I can actually think of two characters who would probably make a better comparison for numerous reasons but since their from a series of Irish children’s novels I assumed no one would have any idea wtf I was talking about

if that’s the case than fair enough, i’ve only seen the prequels once. i guess he did get yellow eyes somehow come to think of it lol.

I mean I guess this makes this a case of semantics then? As far as I’m concerned once a character goes through a magical fantasy transformation that includes changing the way he thinks it just makes more sense for me to consider them basically different people. If that’s stated somewhere in the movies to be the case between Anakin and Darth Vader and I’ve just forgotten then I’d consider them different too.

to me saying that it was still Griffith who did those things despite changing is like saying Guts tried to slaughter his friends while wearing the berserker armour imo. Sure, it’s technically accurate, but does that mean I should hate Guts because a magical element let the part of him that wants to indiscriminately slaughter innocent people reign free?
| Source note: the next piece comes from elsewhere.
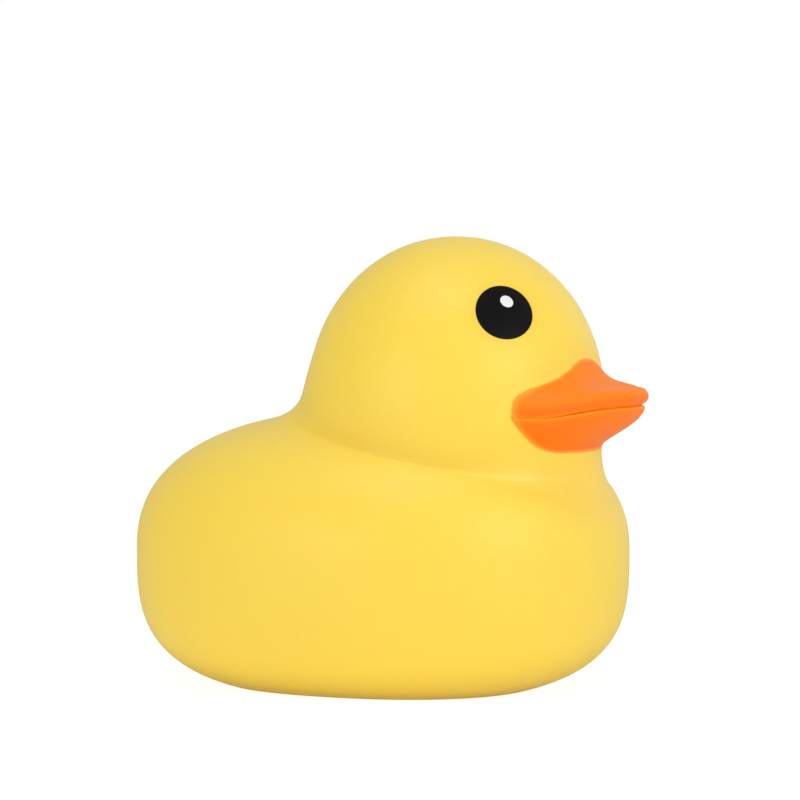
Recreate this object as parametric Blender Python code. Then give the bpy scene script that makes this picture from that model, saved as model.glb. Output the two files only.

We’re shown and told in both instances that these magical fantasy processes change the way a character feels and thinks and reacts, the only difference is that Griffith was entirely subsumed by his magic evil alter ego while Guts keeps coming back bc he has a witch and a magic kid on his side. but both Femto and the Berserk armour are manifestations of a character’s dark-side augmented by magic and suppressing their light-side/humanity, so they seem pretty comparable to me.

So what do you mean when you say Griffith still did those things regardless of how much he changed? If you agree that he changed first then we’re pretty much on the same page as far as I can tell. But when that change involves an irreversible physical transformation including new name change and literal “rebirth” as he hatches from an egg, I can understand why lots of people frame that change as a new person.

Like at the core we’re talking about fantasy situations that are not applicable to real life so it really just boils down to what you make of them I guess.